Socially, the school year was underway once the YWCA-YMCA welcome reception had been hosted. This event, which was basically a dance, was put on by the two clubs to familiarize first-year students with the social dynamic of their new home. The 1917 welcome dance took place in the Men’s Gym (now Langton Hall) where the College president, William Jasper Kerr, kicked off festivities by addressing the assembled student population. The rest of October saw Mask and Dagger theatrical auditions, a senior reception held for the “frosh,” and an informal band dance. Class and student body elections also took place at the end of October.

In addition to cultivating a culture of of student involvement, the college did its best to stoke long-running social traditions. Pauling took these rituals seriously and commented on how they had strengthened his school spirit. By the end of his first month in college, he noted in his diary that “I am getting along alright. Have lots of beaver pep.”


Rook Life

The Burning of the Green, 1925.

Central to many of these traditions was one’s class standing. First-year students were colloquially called “rooks” and “rookesses,” and were made to wear green caps (for men) or ribbons (for women) to denote their status. At the end of the year, students burned their “frosh” paraphernalia in a bonfire held just south of the Women’s Gymnasium.

Beyond hats and ribbons, amicable competitions and friendly rivalries between grade levels was an aspect of life at OAC which continued year round. Many of these events were staged during Homecoming, which took place annually during a fall weekend and focused intently on the college’s athletic teams as well as class rivalries. Sophomores and freshmen went head to head in both a bag rush and a football game, while all class levels participated in a three mile cross-country race. Intercollegiate sporting events during the 1917 Homecoming weekend included a soccer game between OAC and the University of Oregon, which O.A.C won, as well as a 6-0 home loss in football to Washington State College.

Rook Life

The 1914 OAC Freshman-Sophomore Bag Rush.

The culminating event of the weekend was Sunday’s open house, during which undergraduates met and talked with alumni who had returned to campus.
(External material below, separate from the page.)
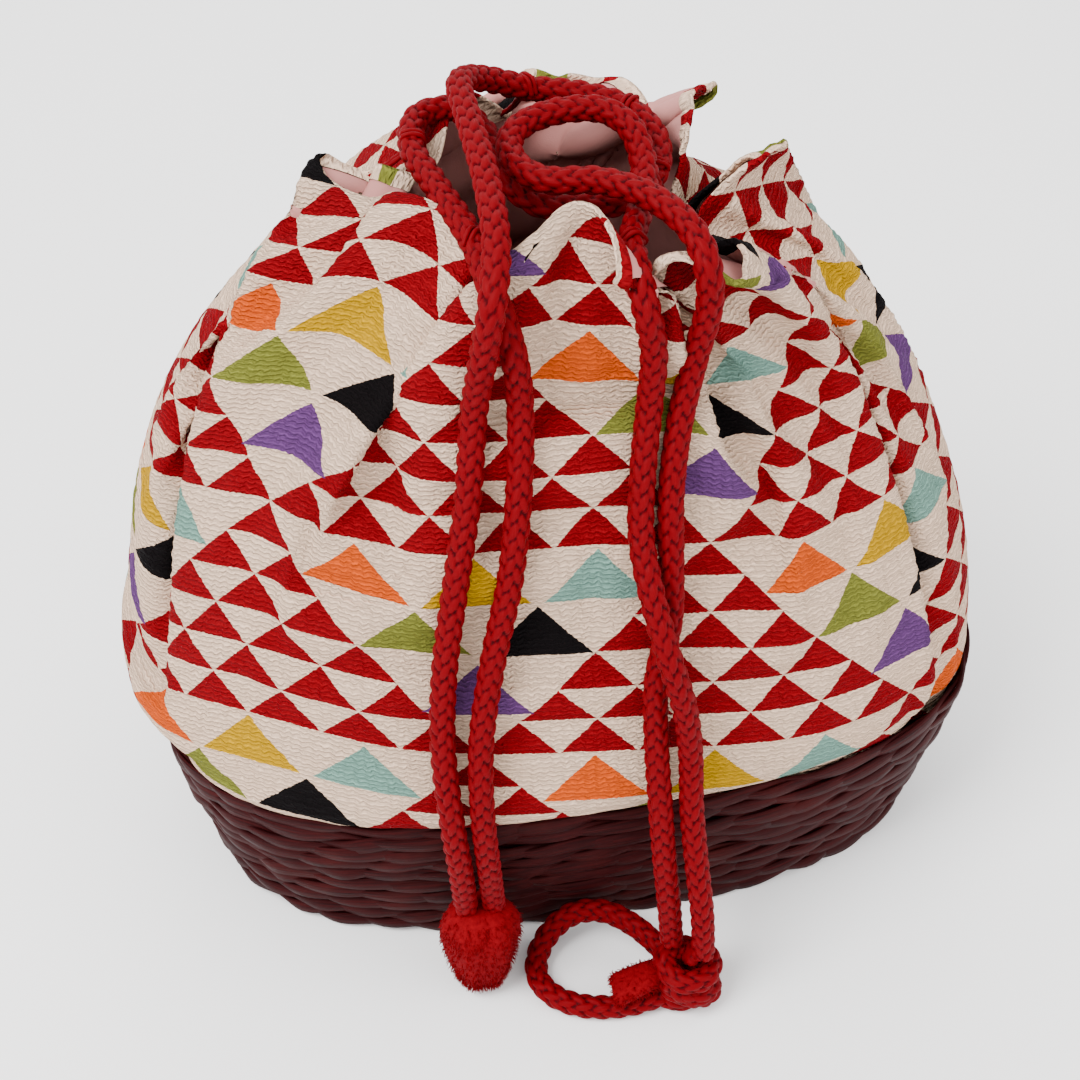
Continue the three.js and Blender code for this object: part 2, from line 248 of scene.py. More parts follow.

Of this experience the Beaver yearbook recounted, “all in all, it was a great success and the old fireplaces again welcomed familiar faces, and the undergraduates listened to stories of the ‘Good Old Times.'”

Another annual happening, The Co-Ed Ball, was held solely for the women of the college. Unsurprising, given the rising number of women attending OAC, 1917’s Co-Ed Ball was the largest in school history, with “four hundred women being present.” The supervisors of this specific occasion included Mary Fawcett, the Dean of Women, and Ida Kidder, the college’s beloved librarian, known to many as “Mother Kidder.”

Rook Life

Performers in the Women’s Stunt Show, 1925.

The women of the College also sponsored the “Women’s Stunt Show,” for which every women’s organization on campus prepared and performed a skit. In addition to competing for a trophy, the Fawcett Cup, the ultimate goal of the Stunt Show was to raise funds. The 1917 edition succeeded on this front as a total of $400 was collected, with $200 apportioned to the YWCA.

In December, as the end of the term neared, the Intercollegiate Oratorical and Debate Society won its Annual Dual Debate against the University of Oregon. Other notable winter events included two Mask and Dagger shows: “Why the Chimes Rang” and “The Magistrate.” The Military Ball and the Interfraternity Informal rounded out a busy fall calendar for Linus Pauling and his fellow students at Oregon’s land grant college.